The only way that those agencies would have been aware that that had happened is if they had been closely monitoring the network audit reports that Flock provides to its users. In a number of cases, agencies in Washington state, when we pointed this out, said they had no idea this was happening, and took steps to restrict that access.

Miller: Then there’s one more way that immigration officials at the federal level could get access to this data, you called a side door access. Can you describe a scenario where that might be the case?

Neff: That is what we call it when you see evidence in the Flock search logs of agencies making requests on behalf of a federal immigration enforcement agency. So you might, for example, see an out of state law enforcement agency query a specific network or the nationwide network with a reason keyword that says something like ICE or immigration investigation or something like that, that’s not the purview of a local law enforcement agency. That’s what we call side door access when it’s a search by an authorized user on behalf of another agency.

Miller: So let’s say that there is some neighboring sheriff’s department in Idaho, say, and ICE goes to them and says, hey, you have access to Flock data for some neighboring eastern Washington County. Can you look at Flock data for us, and then send what you find to us? That’s how it might work?

Neff: That’s entirely possible, yes.

Miller: But what if the sheriff’s deputy in Idaho were a little bit careful and didn’t write words like ICE or immigration in the query field? Would you, as somebody who looked at an audit report, or would the sheriff’s department in Washington even know why this was being done?

Neff: That’s exactly right. That’s exactly what could happen and in fact a lot of the searches that we saw, even directly by U.S. Border Patrol, the reason keyword given is simply investigation or some very broad vague category like that. There’d be no way to independently verify and that was one of our major challenges in writing this report, was attempting to pick out these possible cases of concern out of literally hundreds of thousands of queries from agencies across the country.

And we’ve since received some information from some Washington state agencies explaining, for example, “BP” in our search, that didn’t stand for Border Patrol, that was Bellevue Police, and OK, that’s a satisfactory explanation of that, but there needs to be more information and documentation available for transparency and accountability purposes.

Miller: Were you able to learn at all what federal immigration officials did with the Washington data that they in a variety of ways got access to?

Neff: That’s a very difficult task, and we’re currently working on things related to that. I don’t know that we’ll ever be able to clarify specific cases of coming out of the Flock data, but we know from court records and ICE records that ICE is very interested in license plates and that they use license plates as a means to identify people in the immigration apprehensions that they’re carrying out across the region.

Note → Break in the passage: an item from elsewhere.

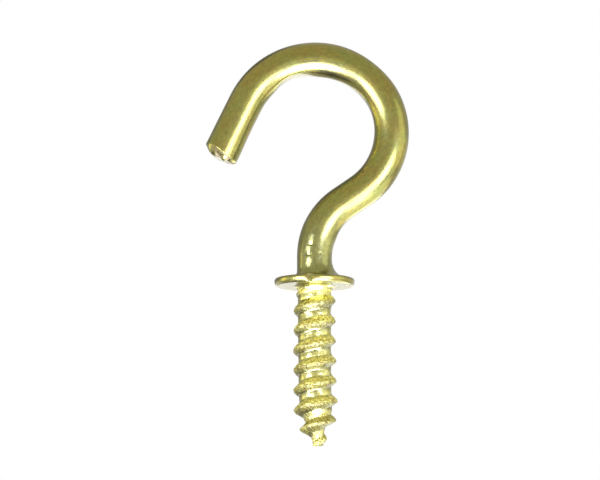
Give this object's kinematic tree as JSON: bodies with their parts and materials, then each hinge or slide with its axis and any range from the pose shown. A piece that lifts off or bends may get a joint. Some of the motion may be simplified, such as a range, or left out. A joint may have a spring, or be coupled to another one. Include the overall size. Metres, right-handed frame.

As I’m sure you’ve heard and has been reported in extremely disturbing characteristics of the arrests we’re seeing across the region of unmarked cars, armed men who don’t identify what agency they’re involved with, use of force, so it’s a really serious issue and it’s again, as I said, it’s clear that ICE is very interested in license plate information as a means to carry out its arrests.

Miller: Washington, like Oregon, has a sanctuary law. In Washington, it’s called the Keep Washington Working Law. The details are a little bit different, but the basics are the same, that is that state and local officials are not supposed to cooperate with federal immigration enforcement. Does providing access constitute partnering with federal law enforcement?

Neff: I think certainly in the spirit of that legislation, it’s very concerning, but at least in the case of Washington state as written, the Keep Washington Working Act does not directly prohibit the kind of information sharing that we documented via Flock. I think it would prohibit the side door searches on behalf of a federal immigration enforcement agency, but importantly that would be limited to civil immigration enforcement.

Miller: Phil, thanks very much.

Neff: Thank you.

Miller: Phil Neff is the research coordinator for the University of Washington’s Center for Human Rights. He joined us to talk about their new report, finding that federal immigration agents have gotten a lot of access to license plate camera data in Washington State.